Celaena Sardothien is an 18 year old girl who is a slave in the salt mines because she has been convicted for being Ardarlan's most notorious assassin. Then Dorian, the gorgeous Crown Prince makes her an offer she cannpt refuse: to go with him to Riftholm's glass castle to compete with 23 other assorted cut-throats to see who will become the King's Champion. But in the castle the other competitors are meeting horrible deaths and Celaena becomes involved in the magic of the wyrd.

It's fantasy. It is so unreal. Not only is Celaena a brilliant archer, knife-thrower, swords-woman, climber and martial artist, not only is she impossibly beautiful, but also she is expert at playing the pianoforte, she loves reading and she is a chess grand master. And puppies love her. The only thing she can't do is play billiards. I knew it would be too good to have any chance of suspending disbelief when I discovered that she had killed, in an attempt to escape from the salt mines, her overseer and twenty-three guards. Not two, not three, but twenty three. Whatever.

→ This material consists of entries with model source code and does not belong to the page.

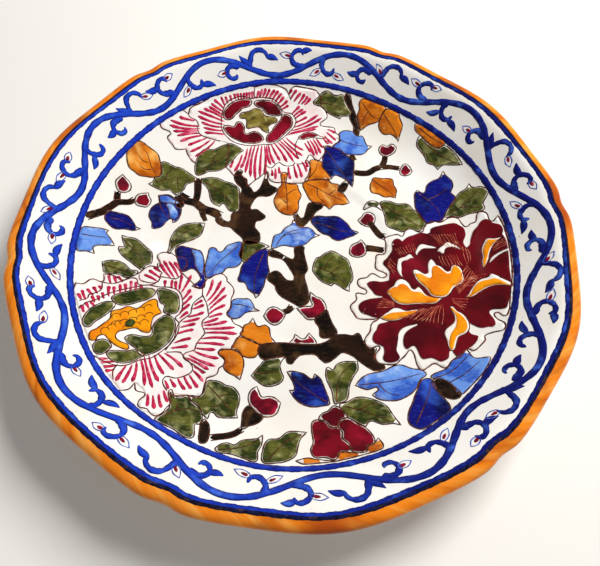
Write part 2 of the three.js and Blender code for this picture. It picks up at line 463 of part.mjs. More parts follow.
// Every painted field of the well, cut back from the fields before it
function paintedFields() {
  const bed = toSolid(paintLayer([...FLOOR_STATIONS, LINE_INNER - SIDE_GAP]));
  const fields = [];
  let taken = null;
  for (const [group, outlines] of Object.entries(FIELDS)) {
    for (const [name, text] of Object.entries(outlines)) {
      const places = readOutline(text);
      const inner = bed.intersect(stamp(new THREE.Shape(drawnIn(places, SIDE_GAP))));
      const field = taken ? inner.subtract(taken) : inner;
      const whole = stamp(new THREE.Shape(places));
      taken = taken ? taken.add(whole) : whole;
      fields.push({ group, name, geometry: toGeometry(largestBody(field)) });
    }
  }
  return fields;
}

// ---------- pieces ----------

const plate = new THREE.Group();

function addPiece(name, geometry, color, roughness) {
  const mesh = new THREE.Mesh(geometry, new THREE.MeshStandardMaterial({ color, roughness, metalness: 0 }));
  mesh.name = name;
  plate.add(mesh);
}

function clayBody() {
  const inset = GLAZE + GAP;
  const back = along(BACK_STATIONS, backHeight, inset);
  const face = along([...FACE_STATIONS].reverse(), faceHeight, -inset);
  return turned([[0, FOOT_HEIGHT + inset], ...back, ...lipSection(inset).reverse(), ...face]);
}

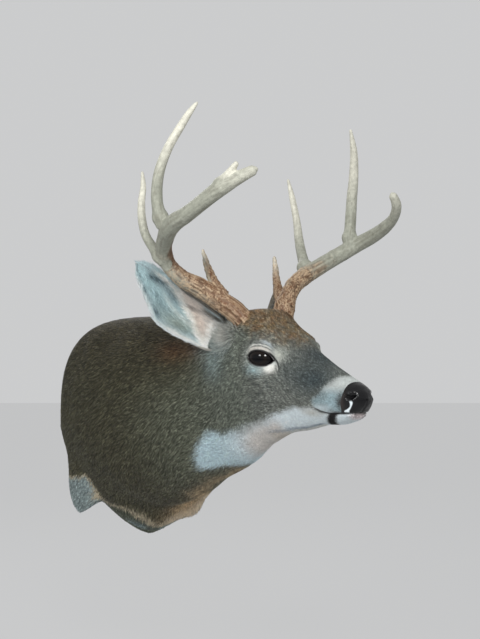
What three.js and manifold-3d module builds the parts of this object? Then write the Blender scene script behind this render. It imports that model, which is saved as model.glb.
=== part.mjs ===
// White-tailed deer shoulder mount, life size, in millimetres.
// +Z is up and the wall is the plane Y = 0: the mount stands out of it towards -Y.
// The origin is the centre of the backboard's rear face. The animal's left side is towards +X.
import * as THREE from "three";
import { mergeVertices } from "three/addons/utils/BufferGeometryUtils.js";
import Module from "manifold-3d";

const wasm = await Module();
wasm.setup();

// ---- Driving dimensions -------------------------------------------------------------------

const GAP = 0.3; // clearance between neighbouring solids
const BOARD_THICKNESS = 18;
const BOARD_INSET = 24; // from the skin's edge to the board's edge
const SKIN_SETBACK = 3; // the skin's rear edge stands this far in front of the wall

const HEAD_YAW = THREE.MathUtils.degToRad(37); // the head's turn to the animal's left
const HEAD_ORIGIN = new THREE.Vector3(260, -450, 147); // midway between the two eyes
const NAPE_X = -110; // where the head ends and the neck begins, in the head's frame
const NECK_LENGTH = 420; // from the wall to the nape, along the neck
const NOSE_X = 178; // the tip of the nose, in the head's frame
const LEAN = 0.22; // how far the trunk leans to its left as it leaves the wall

const EYE = { x: -11, y: 46.5, z: 0, radius: 18.5 };
const MOUTH = { cornerX: 88, cornerZ: -73, frontX: 158, frontZ: -81, slit: 0.6 };
const NOSE_PAD = { topX: 146, bottomX: 148, lipZ: -78 };

const EAR = {
  length: 183,
  thickness: 4.5,
  base: [-104, 58, 36],
  aheadTip: [-204, 160, 152], // the ear that is pricked forward, mirrored to the animal's right
  backTip: [-232, 158, 110], // the ear that is turned out and back
};

const HANGER = { width: 70, height: 46, thickness: 2, z: 120, slotWidth: 14, slotHeight: 26 };
const HANGER_POCKET_DEPTH = 12;

const BODY_SIDES = 36; // points round each section of the body
const ANTLER_SIDES = 9;

// ---- Small helpers ------------------------------------------------------------------------

const clamp01 = (t) => Math.min(1, Math.max(0, t));
const smooth = (a, b, x) => {
  const t = clamp01((x - a) / (b - a));
  return t * t * (3 - 2 * t);
};
const hump = (x, centre, width) => Math.exp(-(((x - centre) / width) ** 2));

// A smooth curve through (x, value) pairs, with no overshoot where the values turn.
function through(rows) {
  const xs = rows.map((r) => r[0]);
  const ys = rows.map((r) => r[1]);
  const slopes = xs.slice(1).map((x, i) => (ys[i + 1] - ys[i]) / (x - xs[i]));
  const tangents = xs.map((_, i) => {
    if (i === 0) return slopes[0];
    if (i === xs.length - 1) return slopes[i - 1];
    const [a, b] = [slopes[i - 1], slopes[i]];
    return a * b <= 0 ? 0 : (2 * a * b) / (a + b);
  });
  return (x) => {
    if (x <= xs[0]) return ys[0];
    if (x >= xs[xs.length - 1]) return ys[ys.length - 1];
    const i = xs.findIndex((_, k) => x < xs[k + 1]);
    const h = xs[i + 1] - xs[i];
    const t = (x - xs[i]) / h;
    return (
      ys[i] * (1 + 2 * t) * (1 - t) ** 2 +
      ys[i + 1] * t * t * (3 - 2 * t) +
      h * t * (1 - t) * ((1 - t) * tangents[i] - t * tangents[i + 1])
    );
  };
}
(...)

It wasn't even written well. The plot rambled, introducing new elements to keep up some sort of momentum. There was very little difficulty in guessing the identity of the killer and the only real suspense was whether Celaena would finally fall for the Crown Prince or the Captain of the Guard. And the words. I can tolerate 'dove' and 'gotten'; they are American usages and I suppose I have to accept 'obligate' in the same context. But I was disappointed by the incorrect use of 'hopefully' and I was appalled when I encountered 'It'd'.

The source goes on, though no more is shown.